There are a variety of ways in which business students could
differ from those in other disciplines. For example, individuals
who are more motivated by money may be more likely to pursue
a business degree than others. Business students could also be
more competitive by nature, leading to their being more likely to
make choices that improve their payoffs at the expense of others,
whether or not those choices involve lying (Hurkens and Kartick
2009). Further, business students may be more Machiavellian
than those in other disciplines, and this willingness to pursue an
end may explain the observed difference.
The subjects in this experiment were recruited from introductory classes in economics.
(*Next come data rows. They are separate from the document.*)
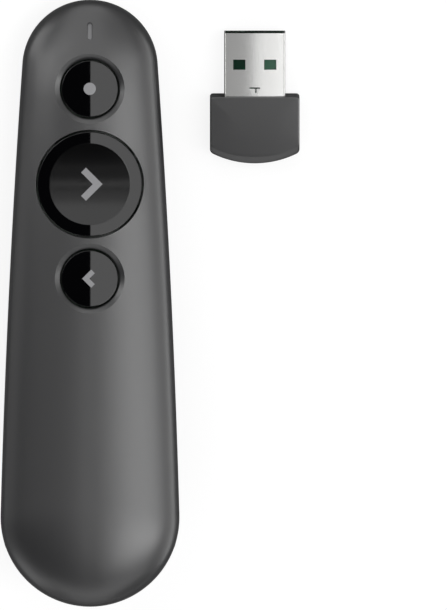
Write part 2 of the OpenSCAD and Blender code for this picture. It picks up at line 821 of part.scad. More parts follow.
module usb_contacts() {
    // The outer pair reaches further out than the inner pair
    color([0.85, 0.65, 0.25]) beside() for (side = [-1, 1]) for (c = [outer_contact, inner_contact])
        translate([side * c[0] - contact_w / 2, rx_len + plug_len - contact_back, pcb_z - contact_h])
            cube([contact_w, c[1], contact_h]);
}

front_shell();
rear_shell();
battery_door();
battery_tray();
laser_cap();
laser_dot();
next_cap();
next_arrow();
back_cap();
back_arrow();
main_board();
button_switches();
board_chips();
status_led();
led_lens();
laser_window();
laser_barrel();
laser_holder();
board_screws();
case_screws();
battery_cell();
battery_sleeve();
positive_contact();
negative_spring();
receiver_housing();
receiver_cover();
usb_shield();
receiver_board();
usb_contacts();
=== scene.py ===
# %% [markdown]
# # A presentation clicker and its radio receiver
# The clicker lies on its back on a table, face up, and its receiver lies beside it.
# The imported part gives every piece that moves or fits. This lesson dresses it: smooth moulded
# shells, glossy caps, a steel plug, and the light that a product studio would use.

# %% Load the frame
import json
import math
import bpy
from mathutils import Matrix, Vector


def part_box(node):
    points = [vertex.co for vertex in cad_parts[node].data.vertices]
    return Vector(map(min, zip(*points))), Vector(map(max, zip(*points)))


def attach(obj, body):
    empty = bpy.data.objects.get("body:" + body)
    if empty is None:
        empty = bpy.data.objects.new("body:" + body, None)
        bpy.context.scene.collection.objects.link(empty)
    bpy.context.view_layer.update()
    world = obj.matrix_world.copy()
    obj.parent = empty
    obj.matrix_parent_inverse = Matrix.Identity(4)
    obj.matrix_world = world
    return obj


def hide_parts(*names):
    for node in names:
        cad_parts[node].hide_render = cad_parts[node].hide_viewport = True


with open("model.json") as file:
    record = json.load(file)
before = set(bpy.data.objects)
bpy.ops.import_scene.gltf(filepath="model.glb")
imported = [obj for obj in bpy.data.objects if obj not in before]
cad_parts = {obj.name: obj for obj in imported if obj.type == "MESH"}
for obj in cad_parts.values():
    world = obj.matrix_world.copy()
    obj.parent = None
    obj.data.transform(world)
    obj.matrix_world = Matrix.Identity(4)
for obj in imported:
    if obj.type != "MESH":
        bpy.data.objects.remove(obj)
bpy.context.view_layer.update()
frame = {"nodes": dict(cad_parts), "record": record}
record = frame["record"]

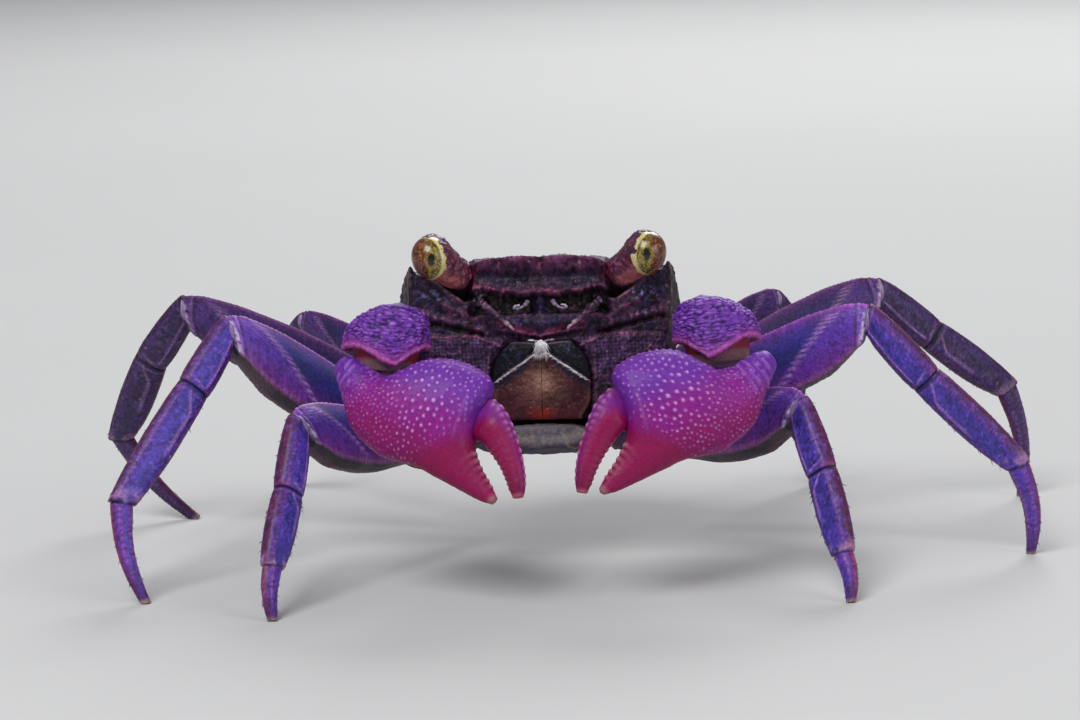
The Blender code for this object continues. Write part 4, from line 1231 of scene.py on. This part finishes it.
def shield(upper, flank):
    """The shield with its flanks: rings that start on the face's outline and close at the rear."""
    stations = np.concatenate([np.linspace(0, 3.2, 44)[:-1], np.linspace(3.2, 12.2, 92)])
    rings = []
    for back in stations:
        over, under, beside = section(back, upper, flank[1:])
        ring = np.concatenate([over, beside, under[::-1][1:], (beside * [-1, 1])[::-1][1:]])
        rings.append(np.column_stack([ring, np.full(len(ring), back)]))
    last = rings[-1]
    for angle in np.linspace(0, math.pi / 2, 34)[1:-1]:
        closer = (last[:, :2] - [0, REAR_MIDDLE]) * math.cos(angle) ** 0.5 + [0, REAR_MIDDLE]
        back = stations[-1] + (BODY_LENGTH + 0.03 - stations[-1]) * math.sin(angle)
        rings.append(np.column_stack([closer, np.full(len(last), back)]))
    x, up, back = np.moveaxis(np.array(rings), -1, 0)
    depth, front_tint = face_look(x, up)
    fade = np.clip(1 - back / 3.0, 0, 1)
    slant = FACE_SLANT * (1 - ease(back / 7.0))
    shell = body_points(x, back - slant * np.minimum(0.0, up) + depth * fade, up)
    is_top = np.arange(x.shape[1])[None] < len(upper)
    top_side = is_top * ease((half_width(back) + 0.05 - np.abs(x)) / 0.5)
    lift, tint = shell_look(x, back, up, top_side)
    tint += (front_tint - tint) * ease(1 - back / 0.8)[..., None]
    tube("carapace", raised(shell, lift * ease(back / 0.5)), tint, "shell",
         name="carapace_shield", open_start=True)


def carapace():
    """Face and shield, which meet along the front outline: the shield has every second point."""
    rows, columns = GRIDS["face"]
    across = np.linspace(-1, 1, columns)
    down = np.linspace(0, 1, rows) ** 0.9
    face(across, down)
    shield(across[::2], down[::2])


carapace()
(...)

The business program at the university
in question requires that students take an ethics class in their
third year of study, meaning that the majority of business students had not completed an ethics course. Thus, this experiment
does not provide a basis for assessing the effectiveness of the
required ethics course, only the need for it. By allowing researchers to directly observe dishonest behavior in response to known
motivation, future work can explore the impact of these factors
and others, such as taking an ethics course, on a subject’s
directly observed propensity to lie.
NOTES
1. The extra tasks were things such as listing 10 books they had read
in high school, listing the Ten Commandments, signing an honor code
statement, and so on.
2. Full details and experimental instructions are available from the
author.
3. This definition approximates the definition of fraud.
4. While the framing did have an impact on the frequency of lying, the
frequency of lying is not statistically significant different (two-sided
Pearson chi-square P = 0.335).
5. The subjects identified six different faculties of study—business,
arts, science, engineering, education, and social work. Only students in
business were statistically different.
6. All P values reported are from two-sided Pearson chi-squared tests.